(Structured object records)
++++++

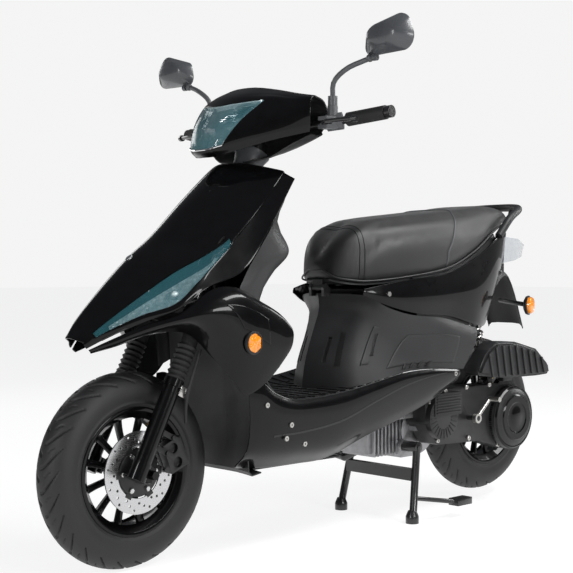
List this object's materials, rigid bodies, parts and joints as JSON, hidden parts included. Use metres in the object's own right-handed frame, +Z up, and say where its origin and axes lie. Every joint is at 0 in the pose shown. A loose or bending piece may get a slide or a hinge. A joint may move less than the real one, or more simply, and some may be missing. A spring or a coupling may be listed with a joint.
{
  "type": "moped scooter",
  "caption": "Step-through moped scooter on its centre stand, with alloy wheels, front disc brake, swinging engine unit and hinged seat.",
  "frame": {"origin": "on the ground, midway between the tyres' front and rear ends", "axes": "+X forwards, +Y to the rider's left, +Z up"},
  "size_m": [1.67, 0.888, 1.212],
  "materials": {
    "main_frame": "satin",
    "front_cover": "gloss",
    "side_fairings": "gloss",
    "turn_lenses": "clear tinted",
    "turn_reflectors": "mirror",
    "side_reflectors": "prismatic",
    "leg_shield": "matte",
    "floorboard": "textured",
    "side_skirts": "gloss",
    "arch_panel": "satin",
    "seat_body": "matte",
    "tail_sides": "gloss",
    "grab_rail": "satin",
    "tail_lamp": "clear",
    "rear_mudguard": "matte",
    "rear_signals": "gloss",
    "storage_bucket": "matte",
    "fuel_tank": "matte",
    "body_screws": "bright",
    "ignition_lock": "satin",
    "steering_stem": "satin",
    "handlebar": "satin",
    "headset_front": "gloss",
    "headset_rear": "satin",
    "headlight_lens": "clear tinted",
    "headlight_bowl": "mirror",
    "left_grip": "ribbed",
    "lever_perches": "cast",
    "throttle_grip": "ribbed",
    "left_lever": "satin",
    "right_lever": "satin",
    "left_mirror_arm": "satin",
    "left_mirror_head": "satin",
    "left_mirror_glass": "mirror",
    "right_mirror_arm": "satin",
    "right_mirror_head": "satin",
    "right_mirror_glass": "mirror",
    "horn_button": "satin",
    "turn_switch": "satin",
    "start_button": "gloss",
    "fork_sliders": "gloss",
    "brake_caliper": "cast",
    "fork_gaiters": "matte",
    "brake_hose": "satin",
    "front_tyre": "matte",
    "front_rim": "gloss",
    "brake_disc": "machined",
    "crankcase": "cast",
    "cvt_case": "satin",
    "air_filter": "satin",
    "muffler": "satin",
    "rear_tyre": "matte",
    "rear_rim": "gloss",
    "centre_stand": "satin",
    "kick_lever": "satin",
    "shock_body": "satin",
    "shock_rod": "mirror",
    "shock_spring": "satin",
    "seat_cushion": "grained vinyl",
    "seat_pan": "matte"
  },
  "bodies": {
    "chassis": {"main_frame": "main_frame", "front_cover": "front_cover", "side_fairings": "side_fairings", "turn_lenses": "turn_lenses", "turn_reflectors": "turn_reflectors", "side_reflectors": "side_reflectors", "leg_shield": "leg_shield", "floorboard": "floorboard", "side_skirts": "side_skirts", "arch_panel": "arch_panel", "seat_body": "seat_body", "tail_sides": "tail_sides", "grab_rail": "grab_rail", "tail_lamp": "tail_lamp", "rear_mudguard": "rear_mudguard", "rear_signals": "rear_signals", "storage_bucket": "storage_bucket", "fuel_tank": "fuel_tank", "body_screws": "body_screws"},
    "steering": {"steering_stem": "steering_stem", "handlebar": "handlebar", "headset_front": "headset_front", "headset_rear": "headset_rear", "headlight_lens": "headlight_lens", "headlight_bowl": "headlight_bowl", "left_grip": "left_grip", "lever_perches": "lever_perches", "fork_gaiters": "fork_gaiters"},
    "fork": {"fork_sliders": "fork_sliders", "brake_caliper": "brake_caliper", "brake_hose": "brake_hose"},
    "front_wheel": {"front_tyre": "front_tyre", "front_rim": "front_rim", "brake_disc": "brake_disc"},
    "engine": {"crankcase": "crankcase", "cvt_case": "cvt_case", "air_filter": "air_filter", "muffler": "muffler"},
    "rear_wheel": {"rear_tyre": "rear_tyre", "rear_rim": "rear_rim"},
    "stand": {"centre_stand": "centre_stand"},
    "kick": {"kick_lever": "kick_lever"},
    "shock_upper": {"shock_body": "shock_body", "shock_spring": "shock_spring"},
    "shock_lower": {"shock_rod": "shock_rod"},
    "seat": {"seat_cushion": "seat_cushion", "seat_pan": "seat_pan"},
    "throttle": {"throttle_grip": "throttle_grip"},
    "left_brake": {"left_lever": "left_lever"},
    "right_brake": {"right_lever": "right_lever"},
    "left_arm": {"left_mirror_arm": "left_mirror_arm"},
    "left_mirror": {"left_mirror_head": "left_mirror_head", "left_mirror_glass": "left_mirror_glass"},
    "right_arm": {"right_mirror_arm": "right_mirror_arm"},
    "right_mirror": {"right_mirror_head": "right_mirror_head", "right_mirror_glass": "right_mirror_glass"},
    "horn": {"horn_button": "horn_button"},
    "indicator": {"turn_switch": "turn_switch"},
    "starter": {"start_button": "start_button"},
    "ignition": {"ignition_lock": "ignition_lock"}
  },
  "joints": [
    {"name": "steering_turn", "type": "hinge", "parent": "chassis", "child": "steering", "pos_m": [0.607, 0, 0.215], "axis": [-0.454, 0, 0.891], "range_deg": [-38, 38]},
    {"name": "fork_travel", "type": "slide", "parent": "steering", "child": "fork", "axis": [-0.454, 0, 0.891], "range_m": [0, 0.045], "stiffness_N_per_m": 9000, "springref_m": -0.045, "deforming": ["fork_gaiters"]},
    {"name": "front_wheel_spin", "type": "hinge", "parent": "fork", "child": "front_wheel", "pos_m": [0.62, 0, 0.215], "axis": [0, 1, 0], "continuous": true},
    {"name": "engine_swing", "type": "hinge", "parent": "chassis", "child": "engine", "pos_m": [-0.15, 0, 0.3], "axis": [0, 1, 0], "range_deg": [0, 6], "stiffness_Nm_per_rad": 1500, "springref_deg": -2.86, "deforming": ["shock_spring"]},
    {"name": "rear_wheel_spin", "type": "hinge", "parent": "engine", "child": "rear_wheel", "pos_m": [-0.62, 0, 0.239], "axis": [0, 1, 0], "continuous": true},
    {"name": "stand_fold", "type": "hinge", "parent": "engine", "child": "stand", "pos_m": [-0.23, 0, 0.19], "axis": [0, 1, 0], "range_deg": [0, 50]},
    {"name": "kick_start", "type": "hinge", "parent": "engine", "child": "kick", "pos_m": [-0.43, 0.15, 0.252], "axis": [0, -1, 0], "range_deg": [0, 55], "stiffness_Nm_per_rad": 3, "springref_deg": -22.92},
    {"name": "shock_top_pivot", "type": "hinge", "parent": "chassis", "child": "shock_upper", "pos_m": [-0.49, 0.078, 0.56], "axis": [0, 1, 0], "range_deg": [0, 2.2]},
    {"name": "shock_foot_pivot", "type": "hinge", "parent": "engine", "child": "shock_lower", "pos_m": [-0.56, 0.078, 0.352], "axis": [0, 1, 0], "range_deg": [-4.2, 0]},
    {"name": "seat_tilt", "type": "hinge", "parent": "chassis", "child": "seat", "pos_m": [0.018, 0, 0.606], "axis": [0, 1, 0], "range_deg": [0, 60]},
    {"name": "throttle_twist", "type": "hinge", "parent": "steering", "child": "throttle", "pos_m": [0.16456, -0.24112, 0.9948], "axis": [-0.1554, -0.9841, 0.0863], "range_deg": [0, 70], "stiffness_Nm_per_rad": 0.3, "springref_deg": -17.19},
    {"name": "left_brake_pull", "type": "hinge", "parent": "steering", "child": "left_brake", "pos_m": [0.214, 0.214, 0.986], "axis": [0, 0, 1], "range_deg": [0, 15], "stiffness_Nm_per_rad": 4, "springref_deg": -5.73},
    {"name": "right_brake_pull", "type": "hinge", "parent": "steering", "child": "right_brake", "pos_m": [0.214, -0.214, 0.986], "axis": [0, 0, -1], "range_deg": [0, 15], "stiffness_Nm_per_rad": 4, "springref_deg": -5.73},
    {"name": "left_mirror_swivel", "type": "hinge", "parent": "steering", "child": "left_arm", "pos_m": [0.186, 0.212, 1.03], "axis": [0, 0, 1], "range_deg": [-25, 25]},
    {"name": "left_mirror_tilt", "type": "hinge", "parent": "left_arm", "child": "left_mirror", "pos_m": [0.176, 0.318, 1.124], "axis": [0, 1, 0], "range_deg": [-8, 8]},
    {"name": "right_mirror_swivel", "type": "hinge", "parent": "steering", "child": "right_arm", "pos_m": [0.186, -0.212, 1.03], "axis": [0, 0, 1], "range_deg": [-25, 25]},
    {"name": "right_mirror_tilt", "type": "hinge", "parent": "right_arm", "child": "right_mirror", "pos_m": [0.176, -0.318, 1.124], "axis": [0, 1, 0], "range_deg": [-8, 8]},
    {"name": "horn_push", "type": "slide", "parent": "steering", "child": "horn", "axis": [1, 0, 0], "range_m": [0, 0.003], "stiffness_N_per_m": 600, "springref_m": -0.001},
    {"name": "indicator_slide", "type": "slide", "parent": "steering", "child": "indicator", "axis": [0, 1, 0], "range_m": [-0.004, 0.004]},
    {"name": "starter_push", "type": "slide", "parent": "steering", "child": "starter", "axis": [1, 0, 0], "range_m": [0, 0.003], "stiffness_N_per_m": 600, "springref_m": -0.001},
    {"name": "ignition_turn", "type": "hinge", "parent": "chassis", "child": "ignition", "pos_m": [0.218, -0.052, 0.8], "axis": [1, 0, 0], "range_deg": [0, 90]}
  ],
  "couplings": [
    {"joint": "shock_top_pivot", "follows": "engine_swing", "ratio": 0.345},
    {"joint": "shock_foot_pivot", "follows": "engine_swing", "ratio": -0.655}
  ]
}
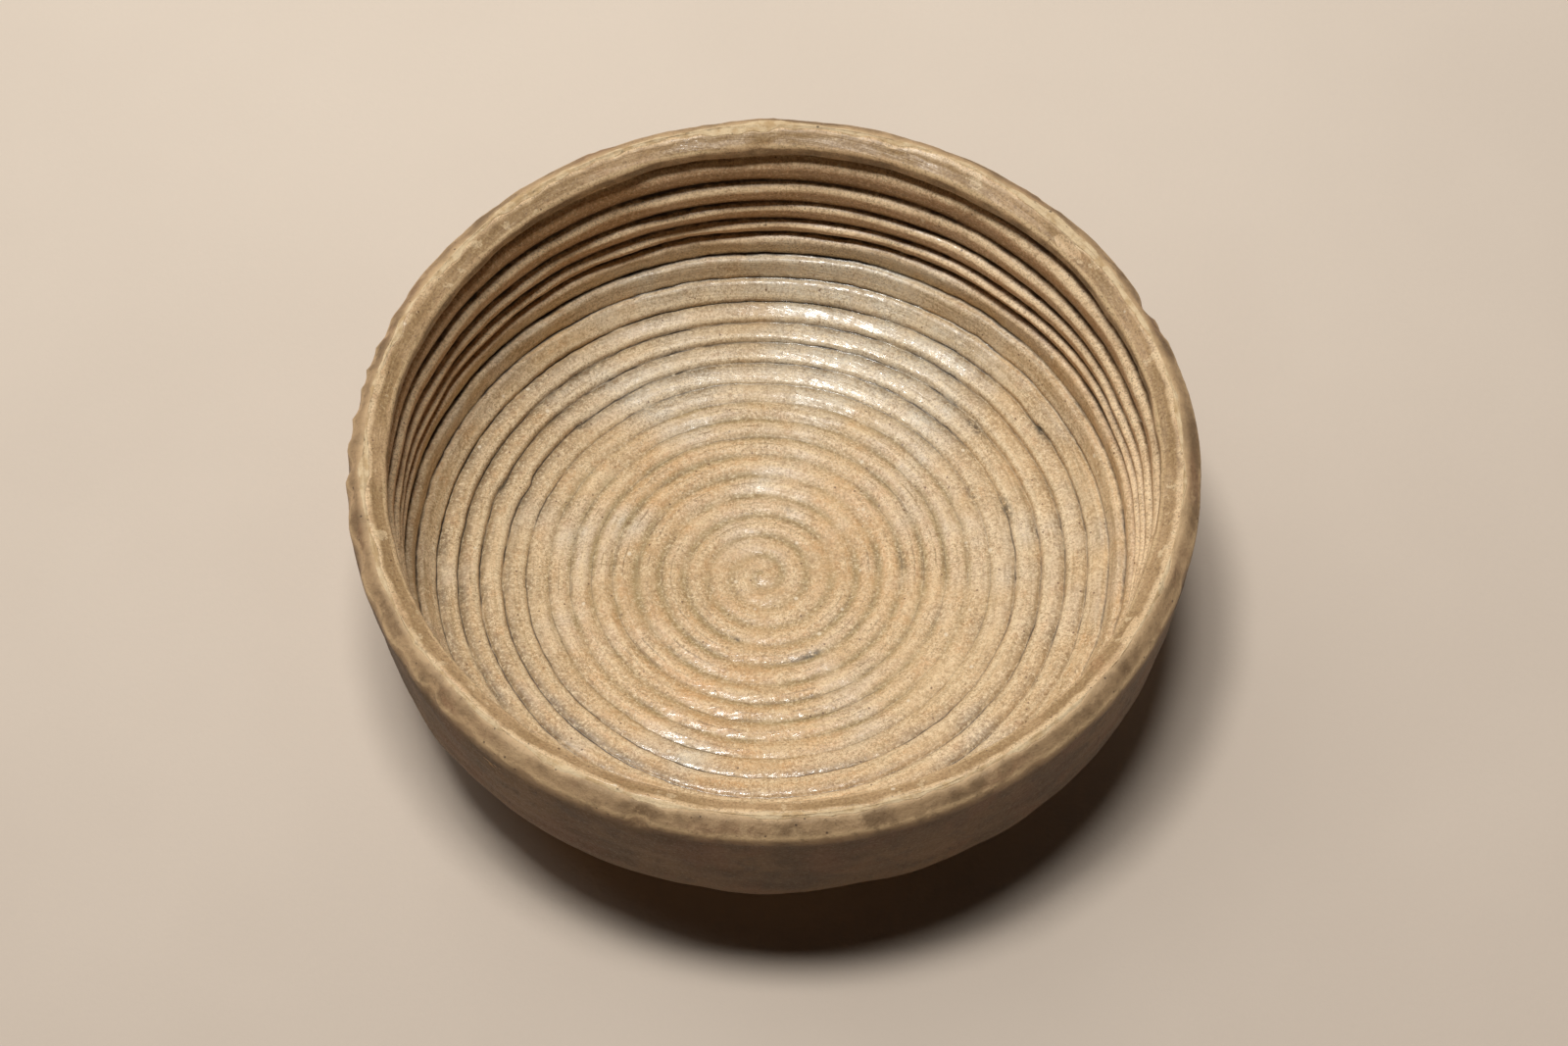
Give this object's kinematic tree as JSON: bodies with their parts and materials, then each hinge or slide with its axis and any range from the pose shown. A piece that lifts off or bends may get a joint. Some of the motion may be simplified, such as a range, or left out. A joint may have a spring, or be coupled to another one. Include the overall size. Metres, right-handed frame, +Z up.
{
  "type": "bowl",
  "caption": "Shallow round stoneware bowl with a flat base, a flared wall, a bevelled rim and a continuous throwing spiral inside, under a thin ash glaze.",
  "frame": {"origin": "centre of the flat base, on the surface the bowl stands on", "axes": "+Z up from the base to the mouth; -Y towards the picture's viewer; the spiral's centre lies a little towards -X"},
  "size_m": [0.1198, 0.1198, 0.039],
  "materials": {
    "stoneware": "matt fired clay, buff to brown, speckled",
    "inner_ash_glaze": "thin worn ash glaze, buff with grey-green and orange-tan areas, dark specks and patchy gloss",
    "outer_ash_glaze": "thin matt ash glaze, olive brown"
  },
  "bodies": {
    "root": {"stoneware_body": "stoneware", "inner_glaze": "inner_ash_glaze", "outer_glaze": "outer_ash_glaze"}
  },
  "joints": []
}
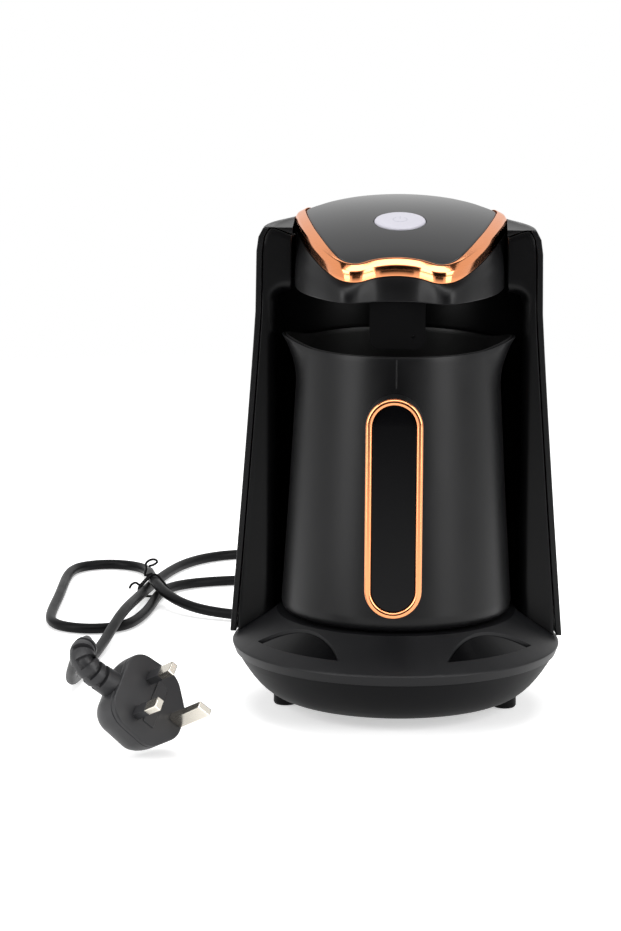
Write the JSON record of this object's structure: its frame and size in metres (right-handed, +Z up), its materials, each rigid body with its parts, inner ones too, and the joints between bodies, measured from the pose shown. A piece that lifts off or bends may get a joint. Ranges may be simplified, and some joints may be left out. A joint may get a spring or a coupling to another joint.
{
  "type": "electric turkish coffee maker",
  "caption": "Table-top electric coffee maker: a heated spouted pot with a bar handle slides into a cavity under a head with a start button; lead and plug attached.",
  "frame": {"origin": "middle of the machine's box on the table, with the lead left out", "axes": "+Z up; -Y towards the user, where the handle points; +X to the user's right"},
  "size_m": [0.2878, 0.4859, 0.2589],
  "materials": {
    "matte_black": "fine satin",
    "gloss_black": "polished",
    "copper": "copper-coloured, polished",
    "button_white": "satin",
    "lead_black": "matt",
    "plug_black": "satin",
    "steel": "brushed",
    "aluminium": "machined",
    "pin_brass": "nickel-plated",
    "board_green": "satin",
    "inner_grey": "satin",
    "inner_black": "satin",
    "inner_blue": "satin",
    "coil_yellow": "satin",
    "switch_red": "gloss",
    "led_white": "gloss",
    "wire_red": "matt"
  },
  "bodies": {
    "machine": {"base_tub": "matte_black", "base_deck": "matte_black", "deck_inlay_left": "gloss_black", "deck_inlay_right": "gloss_black", "feet": "lead_black", "base_screws": "steel", "side_panel_left": "matte_black", "side_panel_right": "matte_black", "rear_cover": "matte_black", "front_shell": "matte_black", "shoulder_cap": "matte_black", "head_shell": "matte_black", "head_base": "matte_black", "head_trim": "copper", "lid_panel": "gloss_black", "button_guide": "inner_grey", "switch_body": "inner_black", "control_board": "board_green", "board_screws": "steel", "button_leds": "led_white", "buzzer": "inner_black", "sensor_housing": "matte_black", "foam_sensor": "inner_black", "power_board": "board_green", "power_screws": "steel", "relay": "inner_blue", "transformer": "coil_yellow", "capacitor": "inner_black", "mains_fuse": "inner_grey", "terminal_block": "inner_grey", "pot_socket": "inner_black", "socket_contacts": "pin_brass", "wiring": "wire_red", "cord_gland": "lead_black", "mains_cord": "lead_black", "cord_tie": "lead_black", "plug_body": "plug_black", "plug_pins": "pin_brass", "plug_sleeves": "plug_black", "fuse_cover": "plug_black"},
    "pot": {"pot_body": "matte_black", "pot_liner": "steel", "pot_base_cover": "matte_black", "heater_plate": "aluminium", "heating_element": "steel", "thermostat": "aluminium", "thermal_cutout": "inner_grey", "pot_plug": "inner_black", "pot_pins": "pin_brass", "handle_bar": "matte_black", "handle_ring": "copper", "handle_inlay": "gloss_black", "handle_screws": "steel", "pot_base_screws": "steel"},
    "button": {"button_cap": "button_white"},
    "plunger": {"switch_plunger": "switch_red"}
  },
  "joints": [
    {"name": "pot_slide", "type": "slide", "parent": "machine", "child": "pot", "axis": [0, -1, 0], "range_m": [0, 0.155]},
    {"name": "button_press", "type": "slide", "parent": "machine", "child": "button", "axis": [0, 0.2, -0.9798], "range_m": [0, 0.0008], "stiffness_N_per_m": 600, "springref_m": -0.0008},
    {"name": "plunger_press", "type": "slide", "parent": "machine", "child": "plunger", "axis": [0, 0.2, -0.9798], "range_m": [0, 0.0008]}
  ],
  "couplings": [
    {"joint": "plunger_press", "follows": "button_press", "ratio": 1}
  ]
}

++++++

Find each line with the string "joints" and copy it out.

List this object's materials, rigid bodies, parts and joints as JSON, hidden parts included. Use metres in the object's own right-handed frame, +Z up, and say where its origin and axes lie. Every joint is at 0 in the pose shown. A loose or bending piece may get a slide or a hinge. A joint may move less than the real one, or more simply, and some may be missing. A spring or a coupling may be listed with a joint.
  "joints": [
  "joints": []
Write the JSON record of this object's structure: its frame and size in metres (right-handed, +Z up), its materials, each rigid body with its parts, inner ones too, and the joints between bodies, measured from the pose shown. A piece that lifts off or bends may get a joint. Ranges may be simplified, and some joints may be left out. A joint may get a spring or a coupling to another joint.
  "joints": [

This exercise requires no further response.